-- Start --
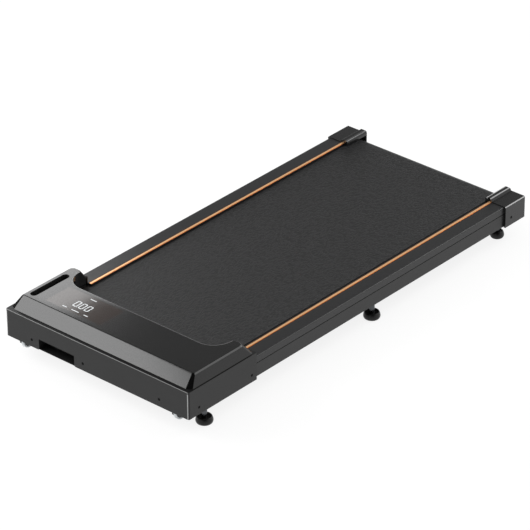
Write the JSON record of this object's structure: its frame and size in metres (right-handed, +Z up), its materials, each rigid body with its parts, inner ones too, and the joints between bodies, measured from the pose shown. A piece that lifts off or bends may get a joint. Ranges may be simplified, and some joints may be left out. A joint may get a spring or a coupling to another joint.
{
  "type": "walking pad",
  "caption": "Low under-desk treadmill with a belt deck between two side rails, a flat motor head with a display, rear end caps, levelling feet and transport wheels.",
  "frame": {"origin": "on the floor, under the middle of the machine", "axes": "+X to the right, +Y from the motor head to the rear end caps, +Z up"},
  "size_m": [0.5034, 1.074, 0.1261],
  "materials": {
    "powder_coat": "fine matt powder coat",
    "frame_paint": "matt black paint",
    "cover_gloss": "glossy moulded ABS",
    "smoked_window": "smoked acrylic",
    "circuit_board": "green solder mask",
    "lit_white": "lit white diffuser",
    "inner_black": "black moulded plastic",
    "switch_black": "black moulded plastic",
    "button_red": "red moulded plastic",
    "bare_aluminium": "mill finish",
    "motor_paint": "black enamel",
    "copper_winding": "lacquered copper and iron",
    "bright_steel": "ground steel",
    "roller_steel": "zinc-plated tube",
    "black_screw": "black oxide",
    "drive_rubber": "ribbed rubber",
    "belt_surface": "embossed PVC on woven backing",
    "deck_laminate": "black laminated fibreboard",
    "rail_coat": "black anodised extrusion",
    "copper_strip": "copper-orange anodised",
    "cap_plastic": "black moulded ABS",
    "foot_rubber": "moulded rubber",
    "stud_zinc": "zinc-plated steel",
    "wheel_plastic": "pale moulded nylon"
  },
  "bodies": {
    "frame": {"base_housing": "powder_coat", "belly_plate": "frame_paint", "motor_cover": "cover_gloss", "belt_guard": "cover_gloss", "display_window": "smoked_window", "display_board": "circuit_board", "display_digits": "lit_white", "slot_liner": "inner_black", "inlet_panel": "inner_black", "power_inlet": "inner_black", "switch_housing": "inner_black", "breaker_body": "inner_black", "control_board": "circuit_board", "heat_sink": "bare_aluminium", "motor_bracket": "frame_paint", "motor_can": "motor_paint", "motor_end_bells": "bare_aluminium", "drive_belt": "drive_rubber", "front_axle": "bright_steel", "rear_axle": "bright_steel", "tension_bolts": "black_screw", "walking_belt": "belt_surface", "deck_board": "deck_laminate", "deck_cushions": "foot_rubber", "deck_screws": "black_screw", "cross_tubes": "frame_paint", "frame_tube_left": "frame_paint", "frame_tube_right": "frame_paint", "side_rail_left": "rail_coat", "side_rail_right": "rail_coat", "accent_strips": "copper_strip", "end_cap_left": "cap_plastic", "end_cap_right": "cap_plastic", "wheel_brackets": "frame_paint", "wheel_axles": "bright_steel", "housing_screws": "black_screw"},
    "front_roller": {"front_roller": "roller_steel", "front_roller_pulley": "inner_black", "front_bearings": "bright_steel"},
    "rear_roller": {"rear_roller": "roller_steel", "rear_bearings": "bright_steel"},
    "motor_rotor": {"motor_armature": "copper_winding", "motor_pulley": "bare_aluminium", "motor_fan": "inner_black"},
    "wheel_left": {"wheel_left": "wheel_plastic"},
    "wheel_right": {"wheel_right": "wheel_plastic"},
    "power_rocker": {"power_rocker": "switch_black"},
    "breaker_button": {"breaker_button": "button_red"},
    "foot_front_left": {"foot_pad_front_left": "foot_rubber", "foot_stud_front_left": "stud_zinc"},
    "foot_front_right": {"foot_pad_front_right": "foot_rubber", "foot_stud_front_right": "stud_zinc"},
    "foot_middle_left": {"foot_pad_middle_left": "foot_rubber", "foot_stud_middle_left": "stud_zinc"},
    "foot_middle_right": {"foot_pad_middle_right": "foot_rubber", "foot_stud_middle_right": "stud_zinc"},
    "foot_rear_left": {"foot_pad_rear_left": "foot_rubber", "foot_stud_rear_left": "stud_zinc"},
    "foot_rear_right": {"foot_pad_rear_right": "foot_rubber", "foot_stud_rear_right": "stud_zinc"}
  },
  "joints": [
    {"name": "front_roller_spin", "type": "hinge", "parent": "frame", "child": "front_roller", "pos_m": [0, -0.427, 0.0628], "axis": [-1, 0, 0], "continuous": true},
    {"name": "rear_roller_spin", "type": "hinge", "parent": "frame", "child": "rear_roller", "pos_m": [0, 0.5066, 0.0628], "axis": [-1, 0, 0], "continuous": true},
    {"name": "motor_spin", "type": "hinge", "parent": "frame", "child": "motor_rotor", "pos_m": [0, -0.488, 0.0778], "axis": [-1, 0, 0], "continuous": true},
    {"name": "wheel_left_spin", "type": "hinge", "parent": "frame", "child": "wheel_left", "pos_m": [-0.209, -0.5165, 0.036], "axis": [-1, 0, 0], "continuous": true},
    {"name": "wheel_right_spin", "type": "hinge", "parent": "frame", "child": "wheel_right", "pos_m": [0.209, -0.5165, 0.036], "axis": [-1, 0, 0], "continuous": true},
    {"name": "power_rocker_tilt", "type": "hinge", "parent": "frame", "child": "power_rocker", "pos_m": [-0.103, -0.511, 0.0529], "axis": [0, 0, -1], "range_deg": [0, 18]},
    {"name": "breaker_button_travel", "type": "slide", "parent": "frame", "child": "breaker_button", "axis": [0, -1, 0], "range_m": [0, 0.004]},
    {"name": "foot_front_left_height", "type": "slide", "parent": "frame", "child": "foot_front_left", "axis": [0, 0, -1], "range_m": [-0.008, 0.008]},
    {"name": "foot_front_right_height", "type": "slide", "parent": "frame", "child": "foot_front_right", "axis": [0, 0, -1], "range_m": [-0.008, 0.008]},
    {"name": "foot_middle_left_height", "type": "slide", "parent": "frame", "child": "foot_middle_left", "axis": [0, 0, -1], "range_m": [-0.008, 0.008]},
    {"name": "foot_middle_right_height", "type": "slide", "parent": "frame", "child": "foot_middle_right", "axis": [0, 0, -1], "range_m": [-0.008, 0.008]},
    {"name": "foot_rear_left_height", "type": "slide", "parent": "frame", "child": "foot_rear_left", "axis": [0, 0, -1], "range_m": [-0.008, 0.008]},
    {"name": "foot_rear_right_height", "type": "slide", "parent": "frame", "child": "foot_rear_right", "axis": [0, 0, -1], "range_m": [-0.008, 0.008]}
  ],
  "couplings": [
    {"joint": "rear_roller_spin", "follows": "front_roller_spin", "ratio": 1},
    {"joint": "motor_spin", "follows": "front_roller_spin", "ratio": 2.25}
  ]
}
-- End --
-- Start --
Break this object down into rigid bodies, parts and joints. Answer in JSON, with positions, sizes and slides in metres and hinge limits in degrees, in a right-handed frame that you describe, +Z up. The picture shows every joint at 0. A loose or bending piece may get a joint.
-- End --
▶ [WHAT NEEDS TO BE DONE]: Provide only the number of lines in the records containing the string "materials".

▶ [SOLUTION TO THE EXERCISE]: 2